Et ensuite on s’aperçoit qu’il n’est presque aucune thèse socialiste que quelque socialiste n’ait violemment contredite. Ce fait rend la critique à la fois très facile puisqu’elle pourrait se contenter d’opposer les thèses socialistes les unes aux autres et que, sans grand effort d’imagination, on petit demander au socialisme lui-même les objections les plus pénétrantes qui vaillent contre lui, et en même temps très difficile, car l’hydre socialiste se rit de nos attaques successives et sort apparemment indemne de tous les combats où l’on avait cru ruiner ses thèses, qui ne sont jamais que certaines thèses d’un certain socialisme. Nulle nécessité logique ne relie en un corps défini les conclusions du socialisme : on nous sert inlassablement des conclusions socialistes. On croirait qu’il n’y a pas de socialisme, qu’il n’y a que des socialistes, chacun d’eux se construisant une doctrine personnelle, nuançant et mesurant ses conclusions selon son humeur, selon sa philosophie, selon les exigences de la politique et de la propagande, enfin selon les susceptibilités ou la capacité de son auditoire. De même que les saint simoniens attribuèrent généreusement à Saint-Simon tout le mérite de leurs inventions et, selon le joli mot de M. Charléty, « lui firent hommage de toute leur raison et de toute leur folie », de même, semble-t-il, les socialistes d’observances multiples et contradictoires s’accordent tous à imputer au socialisme la paternité de leurs propres conceptions. C’est que l’esprit général du socialisme moderne flatte les idéologies régnantes et le désigne comme le champion de l’humanité, du progrès, de la démocratie, de la science, du dynamisme et de la jeunesse contre les ténèbres et la tyrannie du passé. Aussi n’est il point téméraire, pour expliquer en partie l’abondance et le succès de la littérature socialiste, d’observer avec M. F. Perroux que « la doctrine la plus informe, la plus indigente, la construction théorique la plus anémique, le raisonnement le plus plaisant, se parent de prestiges lorsqu’ils peuvent revêtir l’uniforme socialiste ». Préface à L. von Mises. Le socialisme, trad. fr., 1938, p. 8.

Il est donc assez naturel, à considérer le contenu objectif des doctrines, qu’il y ait autant de socialismes aux thèses disparates et contradictoires qu’il y a de penseurs se réclamant du socialisme ; et il n’est pas davantage surprenant que ces systèmes pullulent inlassablement.
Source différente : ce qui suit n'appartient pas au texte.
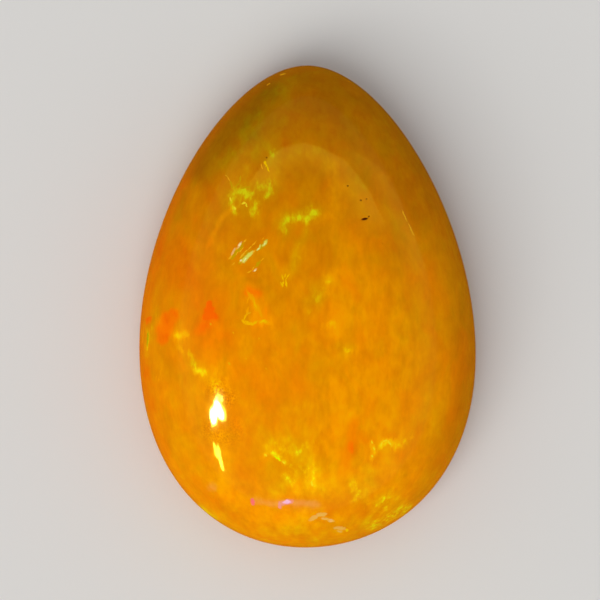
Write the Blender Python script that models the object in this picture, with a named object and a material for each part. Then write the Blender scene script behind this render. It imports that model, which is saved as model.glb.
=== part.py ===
"""An opal cabochon: one stone, cut to an egg-shaped outline with a high polished dome on a flat base.

It lies on its base. +Z is up through the dome, +Y runs to the narrow end, and the origin is on the
base, in the middle of the stone's length and width. Metres.
"""

import math

import bmesh
import bpy
import numpy as np
from mathutils import Vector
from mathutils.geometry import interpolate_bezier

MM = 0.001

# Overall size
LENGTH = 14.5 * MM
WIDTH = 10.12 * MM
HEIGHT = 5.6 * MM

# Outline: four points where it runs square to an axis, and how tightly it turns at each
NARROW_END_RADIUS = 1.75 * MM
BROAD_END_RADIUS = 5.2 * MM
RIGHT_SIDE_RADIUS = 8.9 * MM
LEFT_SIDE_RADIUS = 9.6 * MM
RIGHT_WIDEST_Y = -1.44 * MM
LEFT_WIDEST_Y = -1.26 * MM
NARROW_END_X = -0.01 * MM
BROAD_END_X = -0.06 * MM

# Dome: its top stands over the broad half, and its shoulders are fuller than an ellipse's
DOME_TOP_Y = -0.8 * MM
DOME_TOP_LENGTH = 7.0 * MM
DOME_TOP_WIDTH = 5.2 * MM
DOME_FULLNESS = 0.88

# Edge under the dome: a narrow upright girdle, then a bevel down to the flat base
GIRDLE_TOP = 1.0 * MM
GIRDLE_FOOT = 0.62 * MM
BEVEL_INSET = 0.5 * MM
EDGE_ROUNDING = 0.12 * MM
BASE_ROUNDING = 0.1 * MM

# How finely it is built
CUBE_CUTS = 27
OUTLINE_STEPS = 96
ROUNDING_STEPS = 3
CORNER_HANDLE = 2 / 3
BEZIER_TURN = 2 / 3
HANDLE_PASSES = 200
CREASE_ANGLE = math.radians(30)
CUT_TOLERANCE = 1e-6

OPAL_COLOUR = (0.62, 0.24, 0.01, 1.0)
OPAL_ROUGHNESS = 0.08
OPAL_IOR = 1.45


def clear_scene():
    for old in list(bpy.data.objects):
        bpy.data.objects.remove(old, do_unlink=True)


def handle_lengths(across, along, end_radius, side_radius):
    """The handles of a quarter of the outline, which turns with one radius at the end of the stone
    and the other at its side. across and along are the quarter's width and length. A Bezier curve
    leaves its end with a radius of the handle squared over BEZIER_TURN times the far handle's offset."""
    end_handle = across / 2
    side_handle = along / 2
    for _ in range(HANDLE_PASSES):
        from_radius = math.sqrt(BEZIER_TURN * (along - side_handle) * end_radius)
        end_handle = (end_handle + from_radius) / 2
        from_radius = math.sqrt(BEZIER_TURN * (across - end_handle) * side_radius)
        side_handle = (side_handle + from_radius) / 2
    return end_handle, side_handle


def quarter(end, side, end_radius, side_radius):
    """Points of the outline from an end of the stone to one of its sides, both included."""
    across = side - end
    end_handle, side_handle = handle_lengths(abs(across.x), abs(across.y), end_radius, side_radius)
    near_end = end + Vector((math.copysign(end_handle, across.x), 0.0))
    near_side = side - Vector((0.0, math.copysign(side_handle, across.y)))
    return interpolate_bezier(end, near_end, near_side, side, OUTLINE_STEPS)


def outline_points():
    """The stone seen from above, once round, anticlockwise from its right side."""
    narrow = Vector((NARROW_END_X, LENGTH / 2))
    broad = Vector((BROAD_END_X, -LENGTH / 2))
    right = Vector((WIDTH / 2, RIGHT_WIDEST_Y))
    left = Vector((-WIDTH / 2, LEFT_WIDEST_Y))
    to_narrow = quarter(narrow, right, NARROW_END_RADIUS, RIGHT_SIDE_RADIUS)[::-1]
    to_left = quarter(narrow, left, NARROW_END_RADIUS, LEFT_SIDE_RADIUS)
    to_broad = quarter(broad, left, BROAD_END_RADIUS, LEFT_SIDE_RADIUS)[::-1]
    to_right = quarter(broad, right, BROAD_END_RADIUS, RIGHT_SIDE_RADIUS)
    return to_narrow[:-1] + to_left[:-1] + to_broad[:-1] + to_right[:-1]


def outline_reach(points):
    """The outline as turns and distances, seen from the point under the dome's top."""
    rays = np.array([(point.x, point.y - DOME_TOP_Y) for point in points])
    return np.arctan2(rays[:, 1], rays[:, 0]), np.hypot(rays[:, 0], rays[:, 1])


def ellipse_reach(angle):
    """The dome's contour lines close to its top are ellipses of these proportions."""
    return 1 / math.hypot(math.cos(angle) / DOME_TOP_WIDTH, math.sin(angle) / DOME_TOP_LENGTH)


def dome_point(direction, turns, distances):
    """Where a point of the upper half of a unit ball goes on the dome."""
    angle = math.atan2(direction.y, direction.x)
    out = min(1.0, math.hypot(direction.x, direction.y))
    top_shape = ellipse_reach(angle)
    edge_shape = np.interp(angle, turns, distances, period=math.tau)
    radius = out * (top_shape + (edge_shape - top_shape) * out**2)
    rise = max(0.0, direction.z) ** DOME_FULLNESS
    return Vector(
        (
            radius * math.cos(angle),
            DOME_TOP_Y + radius * math.sin(angle),
            GIRDLE_TOP + (HEIGHT - GIRDLE_TOP) * rise,
        )
    )


def half_ball(bm):
    """The upper half of a unit ball of nearly even squares, with no pole at its top."""
    bmesh.ops.create_cube(bm, size=2.0)
    bmesh.ops.subdivide_edges(bm, edges=bm.edges[:], cuts=CUBE_CUTS, use_grid_fill=True)
    for vert in bm.verts:
        vert.co = Vector([math.tan(part * math.pi / 4) for part in vert.co]).normalized()
    bmesh.ops.bisect_plane(
        bm,
        geom=bm.verts[:] + bm.edges[:] + bm.faces[:],
        dist=CUT_TOLERANCE,
        plane_co=(0, 0, 0),
        plane_no=(0, 0, 1),
        clear_inner=True,
    )


def rounded_corner(corner, before, after, rounding):
    """(inset, height) points that round a corner of the edge's section."""
    start = corner + (before - corner).normalized() * rounding
    end = corner + (after - corner).normalized() * rounding
    near_start = start.lerp(corner, CORNER_HANDLE)
    near_end = end.lerp(corner, CORNER_HANDLE)
    return interpolate_bezier(start, near_start, near_end, end, ROUNDING_STEPS)


def edge_section():
    """(inset, height) of each line round the stone below the dome, from the girdle to the base."""
    top = Vector((0.0, GIRDLE_TOP))
    foot = Vector((0.0, GIRDLE_FOOT))
    rim = Vector((BEVEL_INSET, 0.0))
    inwards = rim + Vector((BEVEL_INSET, 0.0))
    girdle_foot = rounded_corner(foot, top, rim, EDGE_ROUNDING)
    base_rim = rounded_corner(rim, foot, inwards, BASE_ROUNDING)
    return girdle_foot + base_rim


def inwards_normals(ring):
    """The way into the stone, level, at each vertex of a ring that runs round it."""
    found = []
    for index, vert in enumerate(ring):
        along = ring[(index + 1) % len(ring)].co - ring[index - 1].co
        found.append(Vector((-along.y, along.x, 0.0)).normalized())
    return found


def ordered_ring(bm):
    """The open edge's vertices in order, anticlockwise seen from above."""
    boundary = [vert for vert in bm.verts if vert.is_boundary]
    return sorted(boundary, key=lambda vert: math.atan2(vert.co.y - DOME_TOP_Y, vert.co.x))


def extrude_edge(bm):
    """Carries the dome's open edge down the girdle and the bevel, and closes the base."""
    ring = ordered_ring(bm)
    starts = [vert.co.copy() for vert in ring]
    inwards = inwards_normals(ring)
    for inset, height in edge_section():
        edges = [edge for edge in bm.edges if edge.is_boundary]
        bmesh.ops.extrude_edge_only(bm, edges=edges)
        ring = ordered_ring(bm)
        for vert, start, way in zip(ring, starts, inwards):
            vert.co = start + way * inset
            vert.co.z = height
    bm.faces.new(ring)


def polished_opal():
    material = bpy.data.materials.new("polished_opal")
    material.use_nodes = True
    shader = material.node_tree.nodes["Principled BSDF"]
    shader.inputs["Base Color"].default_value = OPAL_COLOUR
    shader.inputs["Roughness"].default_value = OPAL_ROUGHNESS
    shader.inputs["Metallic"].default_value = 0.0
    shader.inputs["IOR"].default_value = OPAL_IOR
    return material


def make_stone():
    bm = bmesh.new()
    half_ball(bm)
    turns, distances = outline_reach(outline_points())
    for vert in bm.verts:
        vert.co = dome_point(vert.co, turns, distances)
    extrude_edge(bm)
    bmesh.ops.recalc_face_normals(bm, faces=bm.faces[:])
    mesh = bpy.data.meshes.new("opal")
    bm.to_mesh(mesh)
    bm.free()
    mesh.shade_smooth()
    mesh.set_sharp_from_angle(angle=CREASE_ANGLE)
    mesh.materials.append(polished_opal())
    stone = bpy.data.objects.new("opal", mesh)
    bpy.context.scene.collection.objects.link(stone)


clear_scene()
make_stone()
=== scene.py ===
import math

import bmesh
import bpy
import numpy as np
from mathutils import Matrix, Vector, noise
from mathutils.geometry import interpolate_bezier


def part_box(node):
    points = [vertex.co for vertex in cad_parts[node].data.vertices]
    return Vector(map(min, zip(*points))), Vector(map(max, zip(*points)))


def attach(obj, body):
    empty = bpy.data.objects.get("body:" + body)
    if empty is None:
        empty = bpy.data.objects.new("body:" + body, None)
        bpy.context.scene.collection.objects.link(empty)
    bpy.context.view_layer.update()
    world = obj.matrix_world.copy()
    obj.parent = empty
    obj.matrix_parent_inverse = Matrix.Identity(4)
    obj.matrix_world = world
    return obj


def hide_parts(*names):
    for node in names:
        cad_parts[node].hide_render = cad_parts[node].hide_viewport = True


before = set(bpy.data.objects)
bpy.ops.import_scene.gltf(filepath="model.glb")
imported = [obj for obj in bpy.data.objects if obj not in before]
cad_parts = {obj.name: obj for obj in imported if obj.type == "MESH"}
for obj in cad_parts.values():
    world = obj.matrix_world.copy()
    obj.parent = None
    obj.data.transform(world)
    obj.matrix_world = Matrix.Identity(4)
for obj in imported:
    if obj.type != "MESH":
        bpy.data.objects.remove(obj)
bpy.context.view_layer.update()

# All places and sizes are millimetres. The narrow end of the stone points to +Y, the dome is up.
mm = 0.001
boxLow, boxHigh = (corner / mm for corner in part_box("opal"))

stone = {
    "length": boxHigh.y - boxLow.y,
    "width": boxHigh.x - boxLow.x,
    "height": boxHigh.z - boxLow.z,
    "narrowEndRadius": 1.75,
    "broadEndRadius": 5.2,
    "rightSideRadius": 8.9,
    "leftSideRadius": 9.6,
    "rightWidestY": -1.44,
    "leftWidestY": -1.26,
    "narrowEndX": -0.01,
    "broadEndX": -0.06,
    "domeTopY": -0.8,
    "domeTopLength": 7.0,
    "domeTopWidth": 5.2,
    "domeFullness": 0.88,
    "girdleTop": 1.0,
    "girdleFoot": 0.62,
    "bevelInset": 0.5,
    "edgeRounding": 0.12,
    "baseRounding": 0.1,
    "domeCuts": 139,
    "outlineSteps": 96,
    "roundingSteps": 6,
    "creaseAngle": 40.0,
    "polishWave": 2.4,      # length of the slow waves that hand polishing leaves
    "polishDepth": 0.004,
}

# Shares that a Bezier curve needs to keep a radius at its ends, and to round a corner
bezierTurn = 2 / 3
cornerHandle = 2 / 3
handlePasses = 200
cutTolerance = 1e-6


# A quarter of the outline runs from an end of the stone to a side, with a set radius at each
def bezierHandles(across, along, endRadius, sideRadius):
    endHandle, sideHandle = across / 2, along / 2
    for _ in range(handlePasses):
        endHandle = (endHandle + math.sqrt(bezierTurn * (along - sideHandle) * endRadius)) / 2
        sideHandle = (sideHandle + math.sqrt(bezierTurn * (across - endHandle) * sideRadius)) / 2
    return endHandle, sideHandle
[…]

C’est d’ailleurs a ce point de vue que l’on se place lorsque l’on classe les systèmes socialistes selon l’importance des transformations qu’ils prétendent imposer à l’ordre social : production absolument commune et répartition autoritaire de tous les biens (communisme au sens moderne), ou socialisation des seuls mais de tous les instruments de production (collectivisme marxiste), ou socialisation de quelques secteurs particulièrement importants de la vie économique (socialisation de certaines productions ou de certaines entreprises ; nationalisation ou étatisation des assurances, du crédit, des chemins de fer, du commerce extérieur ; capitalisme d’État), ou socialisation décentralisée (offices, régies autonomes, socialisme municipal, etc.) ou enfin les formes les plus mitigées du socialisme ou du pseudo-socialisme, le socialisme des guildes, le solidairisme, le coopératisme, la participation obligatoire aux bénéfices avec contrôle ouvrier etc. On en arrive alors a des systèmes qui n’ont rien proprement de socialiste, qui sont même parfois d’inspiration nettement anti-socialiste, mais qui, pour des raisons de propagande, par opportunisme tactique ou par faiblesse doctrinale, inscrivent à leur programme certaines revendications socialistes. Une telle classification n’offre aucun intérêt philosophique et c’est pourquoi nous ne nous y sommes pas arrêté un seul instant au cours de cette étude ; mais elle joue un rôle politique de première importance, qu’il s’agisse de compétitions électorales ou de programmés législatifs.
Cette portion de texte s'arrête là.